Nicolson never tried to disguise the fact that he was a member of the elite, and since he obviously felt that people outside that elite had something wrong with them, he frequently sounds like a crashing snob. He never truly cared for Mrs. Wallis Simpson, for example; he looked on her as an American social climber, though he faithfully recorded each of the many times he met her at parties. Like many Englishmen of his generation and class, he was troubled almost as deeply about the abdication as he was about Munich. "What is so tragic," he confided in a letter to Vita, "is that now the people have got over the first sentimental shock, they want the King to abdicate. Opinion in the house is now almost wholly anti-King.
'If he can betray his duty and then betray the woman he loves, there is no good in the man.' Thus, although he may keep his throne if he 'renounces' Mrs. Simpson, he will have lost the respect of his subjects."
Blaze & Blink. Throughout his diaries, Nicolson gives deft descriptions of the people he met. George Bernard Shaw had "eyes as simple and unmalicious as those of an animal. He talks with a faintly effeminate voice and a soft brogue." Henry Ford's eyes "blaze and blink with faith and his large mouth twists sensitively into all variations of approval, obstinacy, pity and contempt."

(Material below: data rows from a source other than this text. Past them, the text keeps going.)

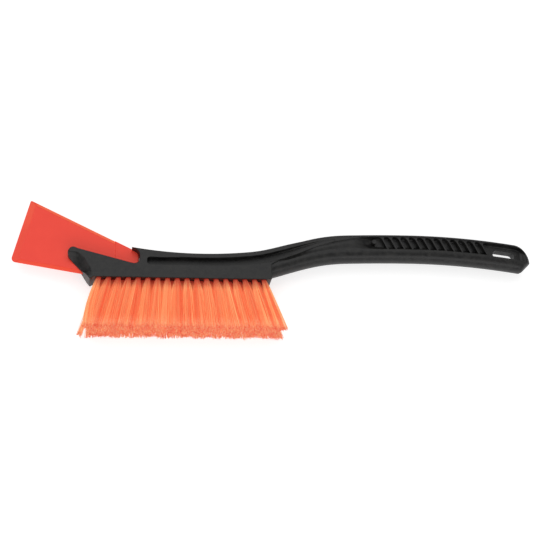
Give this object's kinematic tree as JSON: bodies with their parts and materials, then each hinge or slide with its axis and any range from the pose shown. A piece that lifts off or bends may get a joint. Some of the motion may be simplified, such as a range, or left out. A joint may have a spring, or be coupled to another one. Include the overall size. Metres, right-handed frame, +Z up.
{
  "type": "snow brush with ice scraper",
  "caption": "Slim hand brush for snow with flared bristle tufts, a wedge-shaped scraper blade in a fork at its front and an S-curved ribbed grip with a hanging slot.",
  "frame": {"origin": "bottom centre of the bounding box, with the brush lying on its side", "axes": "+X runs from the scraper blade to the hanging slot, +Y from the bristle ends to the brush's back, and +Z up, square to the flat side of the brush block"},
  "size_m": [0.5688, 0.1474, 0.0376],
  "materials": {
    "handle_plastic": "moulded black plastic with a slight sheen and a fine mottled grain",
    "blade_plastic": "smooth orange-red moulded plastic",
    "bristle": "orange monofilament bristle with clear highlights"
  },
  "bodies": {
    "root": {"handle": "handle_plastic", "scraper_blade": "blade_plastic", "tuft_lower_01": "bristle", "tuft_lower_02": "bristle", "tuft_lower_03": "bristle", "tuft_lower_04": "bristle", "tuft_lower_05": "bristle", "tuft_lower_06": "bristle", "tuft_lower_07": "bristle", "tuft_lower_08": "bristle", "tuft_lower_09": "bristle", "tuft_lower_10": "bristle", "tuft_lower_11": "bristle", "tuft_lower_12": "bristle", "tuft_lower_13": "bristle", "tuft_lower_14": "bristle", "tuft_lower_15": "bristle", "tuft_lower_16": "bristle", "tuft_lower_17": "bristle", "tuft_lower_18": "bristle", "tuft_middle_01": "bristle", "tuft_middle_02": "bristle", "tuft_middle_03": "bristle", "tuft_middle_04": "bristle", "tuft_middle_05": "bristle", "tuft_middle_06": "bristle", "tuft_middle_07": "bristle", "tuft_middle_08": "bristle", "tuft_middle_09": "bristle", "tuft_middle_10": "bristle", "tuft_middle_11": "bristle", "tuft_middle_12": "bristle", "tuft_middle_13": "bristle", "tuft_middle_14": "bristle", "tuft_middle_15": "bristle", "tuft_middle_16": "bristle", "tuft_middle_17": "bristle", "tuft_upper_01": "bristle", "tuft_upper_02": "bristle", "tuft_upper_03": "bristle", "tuft_upper_04": "bristle", "tuft_upper_05": "bristle", "tuft_upper_06": "bristle", "tuft_upper_07": "bristle", "tuft_upper_08": "bristle", "tuft_upper_09": "bristle", "tuft_upper_10": "bristle", "tuft_upper_11": "bristle", "tuft_upper_12": "bristle", "tuft_upper_13": "bristle", "tuft_upper_14": "bristle", "tuft_upper_15": "bristle", "tuft_upper_16": "bristle", "tuft_upper_17": "bristle", "tuft_upper_18": "bristle"}
  },
  "joints": []
}
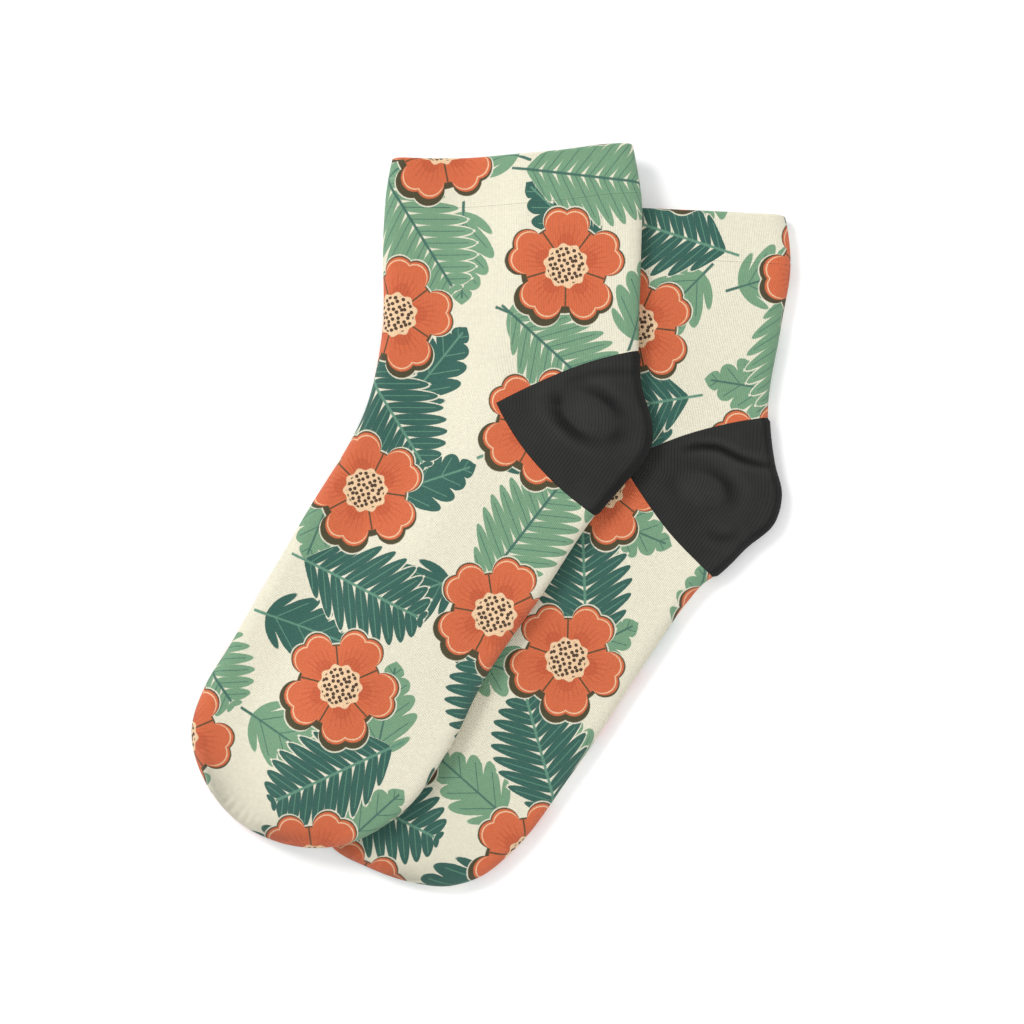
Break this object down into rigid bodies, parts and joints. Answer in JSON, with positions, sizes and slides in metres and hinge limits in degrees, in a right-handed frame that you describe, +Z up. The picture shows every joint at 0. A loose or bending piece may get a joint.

From William Rothenstein, who did his portrait, Nicolson learned that Oscar Wilde "had a red face, grey lips and very bad teeth. He was so ashamed of his teeth that he used to put his hand over them when he spoke, giving an odd, furtive expression to his face."
Readers will lay down this civilized book only reluctantly. And they will say, as Critic Cyril Connolly did when he learned that there will be two more Nicolson volumes to follow: "Come on--where's the rest? Hand it over!"